■ INFORMATION PROVIDED
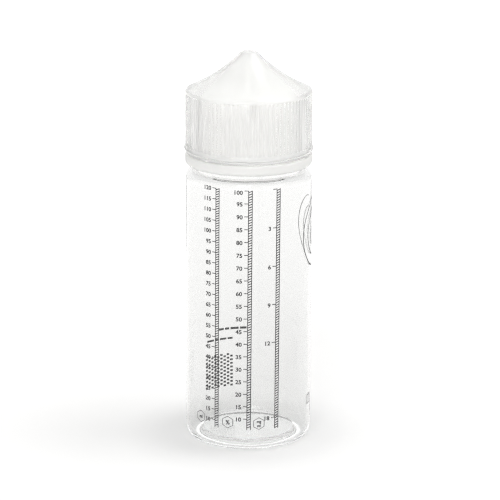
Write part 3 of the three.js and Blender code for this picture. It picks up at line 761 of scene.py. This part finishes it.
def outer_cap_outline():
    ceiling = flank_head - SHELL_WALL * tip_sine
    ceiling_level = flank_level(ceiling, SHELL_WALL)
    ceiling_share, ceiling_lift = CEILING_MIDDLE
    tip_slope = math.degrees(math.asin(tip_sine))
    retainer = SKIRT_OUTER - RETAINER_BITE
    points = [(0, ceiling_level + CEILING_RISE), (ceiling * ceiling_share, ceiling_level + ceiling_lift)]
    points += flank(ceiling, SHELL_INNER - SHELL_INNER_ROUND, SHELL_WALL)
    inner_edge = flank_level(SHELL_INNER, SHELL_WALL)
    corner_inset, corner_drop = SHELL_INNER_CORNER
    points += [(SHELL_INNER - corner_inset, inner_edge - corner_drop)]
    points += [(SHELL_INNER, inner_edge - SHELL_INNER_ROUND)]
    points += [(SHELL_INNER, SHELL_FOOT + RETAINER_TOP), (retainer, SHELL_FOOT + RETAINER_EDGE)]
    retainer_centre = (retainer + RETAINER_ROUND, SHELL_FOOT + RETAINER_ROUND)
    points += round_edge(*retainer_centre, RETAINER_ROUND, 180, 270, 4)
    lip_centre = (FOOT_LIP_RADIUS - FOOT_LIP_ROUND, SHELL_FOOT + FOOT_LIP_ROUND)
    points += round_edge(*lip_centre, FOOT_LIP_ROUND, -90, 0, 4)
    points += [(FOOT_LIP_RADIUS, SHELL_FOOT + FOOT_LIP_TOP)]
    bead_level = SHELL_FOOT + CAP_BEAD_LIFT
    dip_inset, dip_drop = CAP_BEAD_DIP
    points += [(CAP_BEAD - dip_inset, bead_level - dip_drop)]
    points += arc(CAP_BEAD - CAP_BEAD_ROUND, bead_level, CAP_BEAD_ROUND, CAP_BEAD_ROUND_RISE, -60, 60, 8)
    root_reach, root_drop = RIB_ROOT
    points += [(EDGE_RADIUS + root_reach, RIB_FOOT - root_drop), (EDGE_RADIUS, RIB_FOOT - RIB_ROOT_TOP)]
    points += [(RIB_TIP, RIB_FOOT + run) for run in RIB_RUN_ROWS]
    points += [(RIB_TIP, DOME_EDGE - run) for run in reversed(RIB_RUN_ROWS)]
    edge_centre = (EDGE_RADIUS - EDGE_ROUND, DOME_EDGE + EDGE_LIFT)
    points += arc(*edge_centre, EDGE_ROUND, EDGE_ROUND - EDGE_LIFT, 0, 90 - EDGE_SLOPE, 10)
    points += flank(flank_foot, flank_head, 0, 24)[1:]
    points += round_edge(TIP_FLAT, CAP_TOP - TIP_ROUND, TIP_ROUND, 90 - tip_slope, 90, 8)[1:]
    points += [(0, CAP_TOP)]
    return points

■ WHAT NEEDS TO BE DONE
Using the listing above, reproduce each line without omission.

■ RESULT
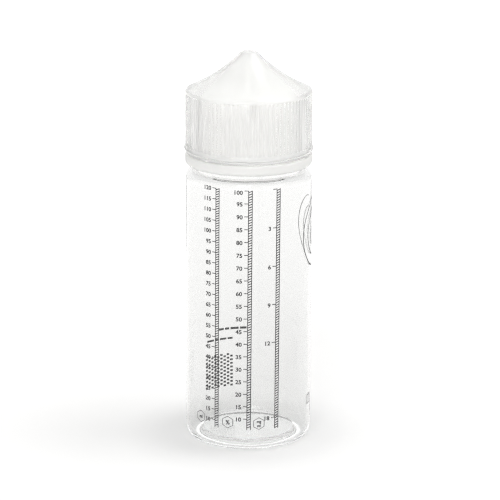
Write part 3 of the three.js and Blender code for this picture. It picks up at line 761 of scene.py. This part finishes it.
def outer_cap_outline():
    ceiling = flank_head - SHELL_WALL * tip_sine
    ceiling_level = flank_level(ceiling, SHELL_WALL)
    ceiling_share, ceiling_lift = CEILING_MIDDLE
    tip_slope = math.degrees(math.asin(tip_sine))
    retainer = SKIRT_OUTER - RETAINER_BITE
    points = [(0, ceiling_level + CEILING_RISE), (ceiling * ceiling_share, ceiling_level + ceiling_lift)]
    points += flank(ceiling, SHELL_INNER - SHELL_INNER_ROUND, SHELL_WALL)
    inner_edge = flank_level(SHELL_INNER, SHELL_WALL)
    corner_inset, corner_drop = SHELL_INNER_CORNER
    points += [(SHELL_INNER - corner_inset, inner_edge - corner_drop)]
    points += [(SHELL_INNER, inner_edge - SHELL_INNER_ROUND)]
    points += [(SHELL_INNER, SHELL_FOOT + RETAINER_TOP), (retainer, SHELL_FOOT + RETAINER_EDGE)]
    retainer_centre = (retainer + RETAINER_ROUND, SHELL_FOOT + RETAINER_ROUND)
    points += round_edge(*retainer_centre, RETAINER_ROUND, 180, 270, 4)
    lip_centre = (FOOT_LIP_RADIUS - FOOT_LIP_ROUND, SHELL_FOOT + FOOT_LIP_ROUND)
    points += round_edge(*lip_centre, FOOT_LIP_ROUND, -90, 0, 4)
    points += [(FOOT_LIP_RADIUS, SHELL_FOOT + FOOT_LIP_TOP)]
    bead_level = SHELL_FOOT + CAP_BEAD_LIFT
    dip_inset, dip_drop = CAP_BEAD_DIP
    points += [(CAP_BEAD - dip_inset, bead_level - dip_drop)]
    points += arc(CAP_BEAD - CAP_BEAD_ROUND, bead_level, CAP_BEAD_ROUND, CAP_BEAD_ROUND_RISE, -60, 60, 8)
    root_reach, root_drop = RIB_ROOT
    points += [(EDGE_RADIUS + root_reach, RIB_FOOT - root_drop), (EDGE_RADIUS, RIB_FOOT - RIB_ROOT_TOP)]
    points += [(RIB_TIP, RIB_FOOT + run) for run in RIB_RUN_ROWS]
    points += [(RIB_TIP, DOME_EDGE - run) for run in reversed(RIB_RUN_ROWS)]
    edge_centre = (EDGE_RADIUS - EDGE_ROUND, DOME_EDGE + EDGE_LIFT)
    points += arc(*edge_centre, EDGE_ROUND, EDGE_ROUND - EDGE_LIFT, 0, 90 - EDGE_SLOPE, 10)
    points += flank(flank_foot, flank_head, 0, 24)[1:]
    points += round_edge(TIP_FLAT, CAP_TOP - TIP_ROUND, TIP_ROUND, 90 - tip_slope, 90, 8)[1:]
    points += [(0, CAP_TOP)]
    return points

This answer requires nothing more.